Check every line of the data below for the string "this", and copy the ones that hold it.

(Object data in JSON)
────────────────

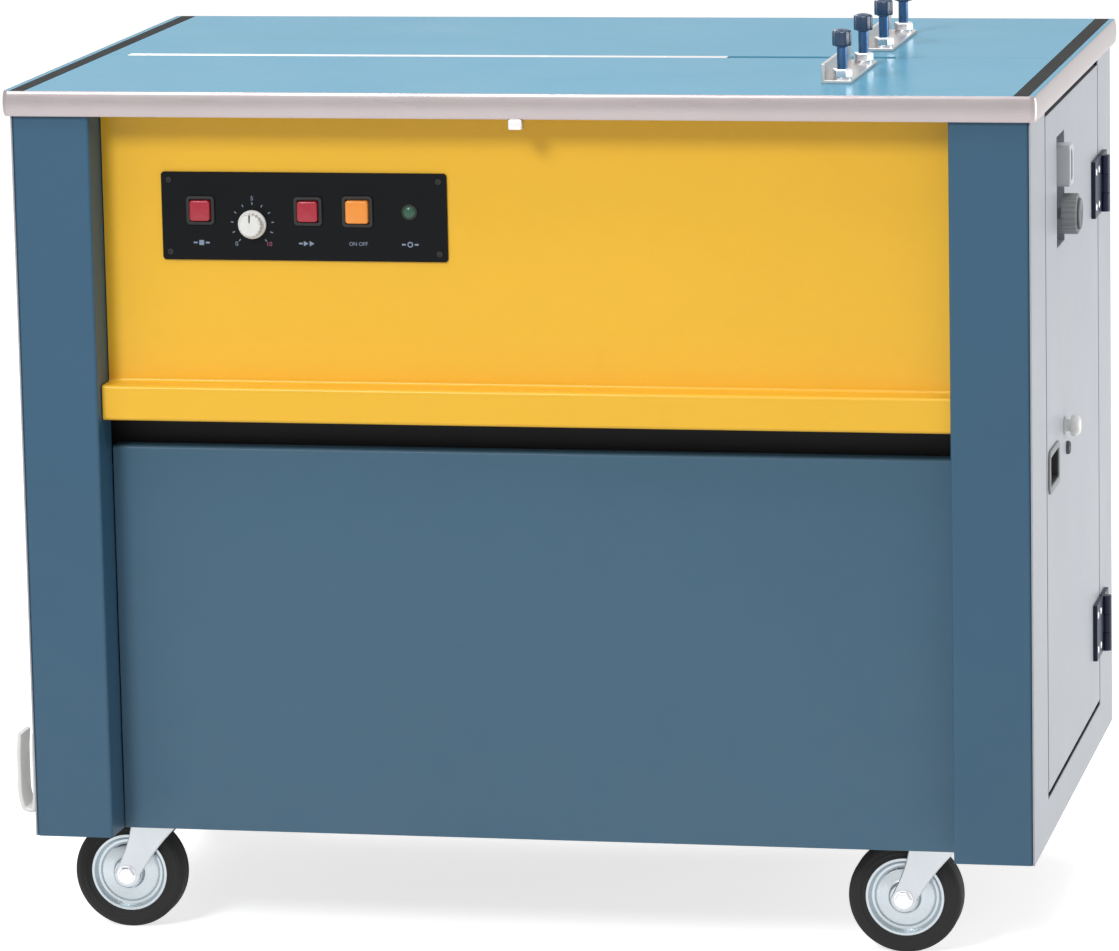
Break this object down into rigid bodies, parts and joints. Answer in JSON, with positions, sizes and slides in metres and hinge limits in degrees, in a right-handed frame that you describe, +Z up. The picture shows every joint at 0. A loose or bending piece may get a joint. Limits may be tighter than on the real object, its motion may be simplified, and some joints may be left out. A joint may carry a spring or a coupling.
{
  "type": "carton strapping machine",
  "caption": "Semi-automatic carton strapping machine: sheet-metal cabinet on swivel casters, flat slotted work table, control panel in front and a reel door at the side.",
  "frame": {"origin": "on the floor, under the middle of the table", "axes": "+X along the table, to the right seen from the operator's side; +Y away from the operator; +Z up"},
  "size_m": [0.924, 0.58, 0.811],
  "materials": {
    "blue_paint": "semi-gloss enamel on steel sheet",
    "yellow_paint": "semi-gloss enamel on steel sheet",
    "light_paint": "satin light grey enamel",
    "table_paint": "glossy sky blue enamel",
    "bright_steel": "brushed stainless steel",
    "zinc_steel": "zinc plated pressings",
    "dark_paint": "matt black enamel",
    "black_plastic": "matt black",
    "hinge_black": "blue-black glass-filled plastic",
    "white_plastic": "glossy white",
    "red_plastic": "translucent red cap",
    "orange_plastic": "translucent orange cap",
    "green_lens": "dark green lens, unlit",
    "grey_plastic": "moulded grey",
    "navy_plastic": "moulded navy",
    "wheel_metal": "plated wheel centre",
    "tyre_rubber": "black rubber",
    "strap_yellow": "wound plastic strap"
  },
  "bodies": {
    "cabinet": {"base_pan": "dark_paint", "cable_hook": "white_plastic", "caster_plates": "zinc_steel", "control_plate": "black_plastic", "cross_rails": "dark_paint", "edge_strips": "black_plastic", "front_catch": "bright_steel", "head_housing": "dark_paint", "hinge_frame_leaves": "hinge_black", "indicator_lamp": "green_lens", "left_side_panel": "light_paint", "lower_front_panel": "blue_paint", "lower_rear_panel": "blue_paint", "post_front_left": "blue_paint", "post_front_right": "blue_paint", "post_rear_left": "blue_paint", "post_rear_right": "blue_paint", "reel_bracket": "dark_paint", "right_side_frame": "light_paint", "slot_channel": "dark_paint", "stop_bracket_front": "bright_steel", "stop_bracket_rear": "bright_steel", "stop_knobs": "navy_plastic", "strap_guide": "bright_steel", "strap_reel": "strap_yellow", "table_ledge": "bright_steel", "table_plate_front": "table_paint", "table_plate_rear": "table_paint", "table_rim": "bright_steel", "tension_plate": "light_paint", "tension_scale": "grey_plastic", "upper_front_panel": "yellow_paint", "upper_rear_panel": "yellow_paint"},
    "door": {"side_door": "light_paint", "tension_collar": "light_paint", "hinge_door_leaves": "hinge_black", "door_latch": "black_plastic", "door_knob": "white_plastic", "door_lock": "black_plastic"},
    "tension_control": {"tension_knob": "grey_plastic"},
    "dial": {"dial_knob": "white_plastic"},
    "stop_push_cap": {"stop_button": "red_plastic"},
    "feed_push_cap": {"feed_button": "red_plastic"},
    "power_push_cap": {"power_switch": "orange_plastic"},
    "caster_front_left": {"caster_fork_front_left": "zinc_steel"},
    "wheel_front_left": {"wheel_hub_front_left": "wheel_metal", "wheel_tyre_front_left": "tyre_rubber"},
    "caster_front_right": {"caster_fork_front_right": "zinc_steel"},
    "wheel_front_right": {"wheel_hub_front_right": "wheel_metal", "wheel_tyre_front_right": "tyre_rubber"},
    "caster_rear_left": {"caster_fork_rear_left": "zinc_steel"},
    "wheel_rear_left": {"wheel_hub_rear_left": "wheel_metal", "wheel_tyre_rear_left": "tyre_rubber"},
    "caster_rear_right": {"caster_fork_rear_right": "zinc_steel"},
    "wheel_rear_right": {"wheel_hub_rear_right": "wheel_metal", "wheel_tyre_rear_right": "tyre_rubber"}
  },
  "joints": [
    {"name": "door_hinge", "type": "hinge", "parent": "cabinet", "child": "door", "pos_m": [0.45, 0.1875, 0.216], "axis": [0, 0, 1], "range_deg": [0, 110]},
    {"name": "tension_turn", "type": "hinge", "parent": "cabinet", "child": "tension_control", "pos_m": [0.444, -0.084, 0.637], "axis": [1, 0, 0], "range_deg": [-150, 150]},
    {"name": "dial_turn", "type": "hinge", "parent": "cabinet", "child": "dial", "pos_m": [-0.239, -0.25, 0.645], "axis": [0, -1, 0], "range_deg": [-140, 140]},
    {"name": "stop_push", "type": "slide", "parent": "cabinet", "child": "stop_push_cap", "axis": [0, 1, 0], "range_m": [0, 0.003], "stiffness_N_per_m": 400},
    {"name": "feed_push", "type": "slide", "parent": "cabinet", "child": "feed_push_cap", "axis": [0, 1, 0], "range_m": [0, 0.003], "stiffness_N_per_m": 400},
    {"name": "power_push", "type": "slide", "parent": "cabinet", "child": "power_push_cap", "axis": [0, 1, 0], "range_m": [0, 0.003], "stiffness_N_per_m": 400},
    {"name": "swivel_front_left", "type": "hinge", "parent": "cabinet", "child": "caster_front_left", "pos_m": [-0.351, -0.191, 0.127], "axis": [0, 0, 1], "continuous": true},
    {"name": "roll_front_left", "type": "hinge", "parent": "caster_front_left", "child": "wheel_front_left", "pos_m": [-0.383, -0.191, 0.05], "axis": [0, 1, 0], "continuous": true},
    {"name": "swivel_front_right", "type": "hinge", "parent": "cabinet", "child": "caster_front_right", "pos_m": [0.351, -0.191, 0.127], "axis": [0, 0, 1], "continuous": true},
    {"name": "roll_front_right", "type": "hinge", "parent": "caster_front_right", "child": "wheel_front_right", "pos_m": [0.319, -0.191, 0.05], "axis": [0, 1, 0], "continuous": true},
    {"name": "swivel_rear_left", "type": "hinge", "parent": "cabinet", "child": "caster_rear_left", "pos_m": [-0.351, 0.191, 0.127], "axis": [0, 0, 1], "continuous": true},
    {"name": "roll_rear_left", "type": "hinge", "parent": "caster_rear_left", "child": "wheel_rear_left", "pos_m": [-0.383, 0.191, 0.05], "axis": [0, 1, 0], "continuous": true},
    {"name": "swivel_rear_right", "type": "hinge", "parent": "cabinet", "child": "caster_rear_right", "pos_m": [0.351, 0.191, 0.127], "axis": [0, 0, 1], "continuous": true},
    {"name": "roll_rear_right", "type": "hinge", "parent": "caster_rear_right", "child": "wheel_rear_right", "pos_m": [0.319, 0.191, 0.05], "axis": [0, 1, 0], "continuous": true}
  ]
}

────────────────

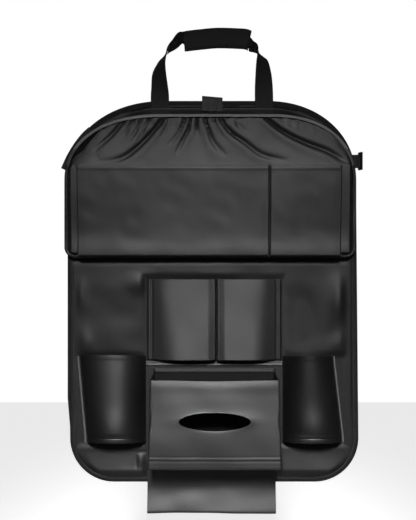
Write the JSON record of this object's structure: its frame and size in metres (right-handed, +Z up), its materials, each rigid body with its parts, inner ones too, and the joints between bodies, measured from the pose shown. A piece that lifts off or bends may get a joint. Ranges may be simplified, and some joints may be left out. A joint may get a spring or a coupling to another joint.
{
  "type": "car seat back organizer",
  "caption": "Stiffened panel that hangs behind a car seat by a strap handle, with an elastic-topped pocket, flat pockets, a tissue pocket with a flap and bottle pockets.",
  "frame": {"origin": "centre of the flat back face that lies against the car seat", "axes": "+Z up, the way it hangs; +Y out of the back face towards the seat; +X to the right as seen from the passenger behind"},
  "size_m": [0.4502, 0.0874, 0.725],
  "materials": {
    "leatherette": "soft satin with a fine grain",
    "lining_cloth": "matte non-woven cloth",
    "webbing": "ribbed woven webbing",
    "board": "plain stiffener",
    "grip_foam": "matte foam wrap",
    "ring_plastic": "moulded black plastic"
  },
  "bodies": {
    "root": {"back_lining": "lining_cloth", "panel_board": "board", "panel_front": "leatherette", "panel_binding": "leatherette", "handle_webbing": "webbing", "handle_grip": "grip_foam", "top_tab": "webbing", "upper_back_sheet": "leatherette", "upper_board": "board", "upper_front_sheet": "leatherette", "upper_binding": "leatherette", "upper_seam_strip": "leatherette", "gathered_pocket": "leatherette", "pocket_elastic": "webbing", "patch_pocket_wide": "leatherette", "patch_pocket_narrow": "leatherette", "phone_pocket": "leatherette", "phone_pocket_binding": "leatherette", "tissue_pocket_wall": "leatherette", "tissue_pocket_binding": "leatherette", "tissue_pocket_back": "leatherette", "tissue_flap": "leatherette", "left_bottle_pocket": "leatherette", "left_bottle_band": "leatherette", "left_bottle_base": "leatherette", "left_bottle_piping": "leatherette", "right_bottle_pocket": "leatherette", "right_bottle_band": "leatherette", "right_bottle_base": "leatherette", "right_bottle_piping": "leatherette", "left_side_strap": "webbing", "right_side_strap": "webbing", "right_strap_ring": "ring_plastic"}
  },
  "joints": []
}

────────────────

* [Full response]
Break this object down into rigid bodies, parts and joints. Answer in JSON, with positions, sizes and slides in metres and hinge limits in degrees, in a right-handed frame that you describe, +Z up. The picture shows every joint at 0. A loose or bending piece may get a joint. Limits may be tighter than on the real object, its motion may be simplified, and some joints may be left out. A joint may carry a spring or a coupling.
Write the JSON record of this object's structure: its frame and size in metres (right-handed, +Z up), its materials, each rigid body with its parts, inner ones too, and the joints between bodies, measured from the pose shown. A piece that lifts off or bends may get a joint. Ranges may be simplified, and some joints may be left out. A joint may get a spring or a coupling to another joint.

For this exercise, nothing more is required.